> [PROBLEM STATEMENT] Write out, please, the line containing "obj.matrix_world = Matrix.Identity(4)" together with all lines after it, up to and including the last one, with no other output.

> [DATA SECTION]
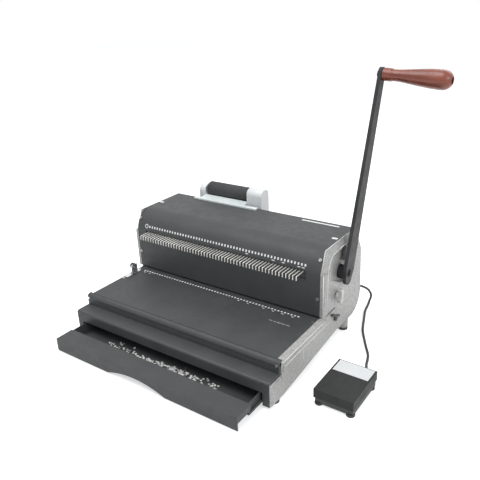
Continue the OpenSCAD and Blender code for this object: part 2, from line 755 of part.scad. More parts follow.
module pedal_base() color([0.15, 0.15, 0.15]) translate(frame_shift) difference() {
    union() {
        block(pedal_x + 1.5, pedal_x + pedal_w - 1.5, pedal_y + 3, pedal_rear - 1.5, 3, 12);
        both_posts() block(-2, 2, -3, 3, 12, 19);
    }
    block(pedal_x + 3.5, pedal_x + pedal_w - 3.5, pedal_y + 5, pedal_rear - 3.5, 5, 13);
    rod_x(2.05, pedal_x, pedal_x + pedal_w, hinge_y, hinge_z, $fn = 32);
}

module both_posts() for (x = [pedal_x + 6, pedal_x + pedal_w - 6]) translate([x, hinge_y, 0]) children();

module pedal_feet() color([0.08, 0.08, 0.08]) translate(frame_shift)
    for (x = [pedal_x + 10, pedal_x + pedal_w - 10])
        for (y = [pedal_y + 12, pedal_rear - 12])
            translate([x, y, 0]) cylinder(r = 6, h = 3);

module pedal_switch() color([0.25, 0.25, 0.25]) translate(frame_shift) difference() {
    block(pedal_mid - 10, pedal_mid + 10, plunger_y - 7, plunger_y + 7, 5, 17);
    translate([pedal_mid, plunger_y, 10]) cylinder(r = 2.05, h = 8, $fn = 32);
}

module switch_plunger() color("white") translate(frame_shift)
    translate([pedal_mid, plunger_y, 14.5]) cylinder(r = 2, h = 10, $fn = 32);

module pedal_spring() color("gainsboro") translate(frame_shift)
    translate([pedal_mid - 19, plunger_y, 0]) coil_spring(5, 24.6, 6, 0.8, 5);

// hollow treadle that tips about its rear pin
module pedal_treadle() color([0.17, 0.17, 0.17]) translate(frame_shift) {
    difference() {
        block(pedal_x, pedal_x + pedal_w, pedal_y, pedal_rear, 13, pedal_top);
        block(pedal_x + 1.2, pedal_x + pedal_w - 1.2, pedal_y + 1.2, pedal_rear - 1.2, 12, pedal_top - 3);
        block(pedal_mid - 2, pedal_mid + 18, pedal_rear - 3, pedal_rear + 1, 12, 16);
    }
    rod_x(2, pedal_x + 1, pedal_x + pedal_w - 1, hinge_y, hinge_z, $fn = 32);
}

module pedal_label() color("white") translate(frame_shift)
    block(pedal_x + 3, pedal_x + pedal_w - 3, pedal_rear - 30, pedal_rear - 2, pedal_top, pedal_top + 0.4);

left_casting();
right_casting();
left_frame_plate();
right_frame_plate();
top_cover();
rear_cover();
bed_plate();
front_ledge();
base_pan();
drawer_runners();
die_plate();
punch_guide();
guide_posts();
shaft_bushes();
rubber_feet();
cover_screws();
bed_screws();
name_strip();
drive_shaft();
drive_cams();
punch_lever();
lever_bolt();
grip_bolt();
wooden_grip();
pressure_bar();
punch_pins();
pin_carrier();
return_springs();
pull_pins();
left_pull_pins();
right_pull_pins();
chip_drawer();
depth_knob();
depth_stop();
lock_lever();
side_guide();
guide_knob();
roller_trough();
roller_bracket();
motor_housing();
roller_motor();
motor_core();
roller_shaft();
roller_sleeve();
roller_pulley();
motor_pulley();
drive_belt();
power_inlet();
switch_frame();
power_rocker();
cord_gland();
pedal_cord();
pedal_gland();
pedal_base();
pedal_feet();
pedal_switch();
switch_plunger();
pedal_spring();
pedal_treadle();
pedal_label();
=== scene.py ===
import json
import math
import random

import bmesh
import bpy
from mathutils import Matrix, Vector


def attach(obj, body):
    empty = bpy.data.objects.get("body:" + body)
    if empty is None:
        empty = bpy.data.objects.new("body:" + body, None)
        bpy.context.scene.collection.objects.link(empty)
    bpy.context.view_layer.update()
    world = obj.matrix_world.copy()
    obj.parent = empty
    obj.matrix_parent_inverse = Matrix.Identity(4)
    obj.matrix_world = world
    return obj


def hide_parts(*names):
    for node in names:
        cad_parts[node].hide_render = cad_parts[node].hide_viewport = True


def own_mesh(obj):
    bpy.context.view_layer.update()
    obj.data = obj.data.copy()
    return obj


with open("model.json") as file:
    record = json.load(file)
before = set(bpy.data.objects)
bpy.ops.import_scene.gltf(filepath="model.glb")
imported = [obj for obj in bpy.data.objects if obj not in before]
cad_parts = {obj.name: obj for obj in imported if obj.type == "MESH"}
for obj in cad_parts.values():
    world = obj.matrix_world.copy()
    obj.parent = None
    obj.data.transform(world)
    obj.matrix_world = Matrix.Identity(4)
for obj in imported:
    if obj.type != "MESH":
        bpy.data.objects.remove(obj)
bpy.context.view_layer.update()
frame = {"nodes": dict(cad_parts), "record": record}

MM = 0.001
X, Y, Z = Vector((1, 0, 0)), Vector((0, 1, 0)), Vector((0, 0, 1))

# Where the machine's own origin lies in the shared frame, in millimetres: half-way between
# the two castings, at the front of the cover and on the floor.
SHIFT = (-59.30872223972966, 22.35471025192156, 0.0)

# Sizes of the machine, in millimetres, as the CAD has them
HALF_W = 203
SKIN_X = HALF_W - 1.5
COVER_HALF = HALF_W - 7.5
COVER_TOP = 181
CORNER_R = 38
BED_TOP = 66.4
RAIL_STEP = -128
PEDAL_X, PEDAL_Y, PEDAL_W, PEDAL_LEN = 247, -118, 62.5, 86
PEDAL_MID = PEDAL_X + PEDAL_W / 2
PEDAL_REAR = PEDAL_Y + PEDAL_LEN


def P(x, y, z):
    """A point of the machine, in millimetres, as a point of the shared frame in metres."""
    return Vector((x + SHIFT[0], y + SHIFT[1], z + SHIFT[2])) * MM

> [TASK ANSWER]
    obj.matrix_world = Matrix.Identity(4)
for obj in imported:
    if obj.type != "MESH":
        bpy.data.objects.remove(obj)
bpy.context.view_layer.update()
frame = {"nodes": dict(cad_parts), "record": record}

MM = 0.001
X, Y, Z = Vector((1, 0, 0)), Vector((0, 1, 0)), Vector((0, 0, 1))

# Where the machine's own origin lies in the shared frame, in millimetres: half-way between
# the two castings, at the front of the cover and on the floor.
SHIFT = (-59.30872223972966, 22.35471025192156, 0.0)

# Sizes of the machine, in millimetres, as the CAD has them
HALF_W = 203
SKIN_X = HALF_W - 1.5
COVER_HALF = HALF_W - 7.5
COVER_TOP = 181
CORNER_R = 38
BED_TOP = 66.4
RAIL_STEP = -128
PEDAL_X, PEDAL_Y, PEDAL_W, PEDAL_LEN = 247, -118, 62.5, 86
PEDAL_MID = PEDAL_X + PEDAL_W / 2
PEDAL_REAR = PEDAL_Y + PEDAL_LEN


def P(x, y, z):
    """A point of the machine, in millimetres, as a point of the shared frame in metres."""
    return Vector((x + SHIFT[0], y + SHIFT[1], z + SHIFT[2])) * MM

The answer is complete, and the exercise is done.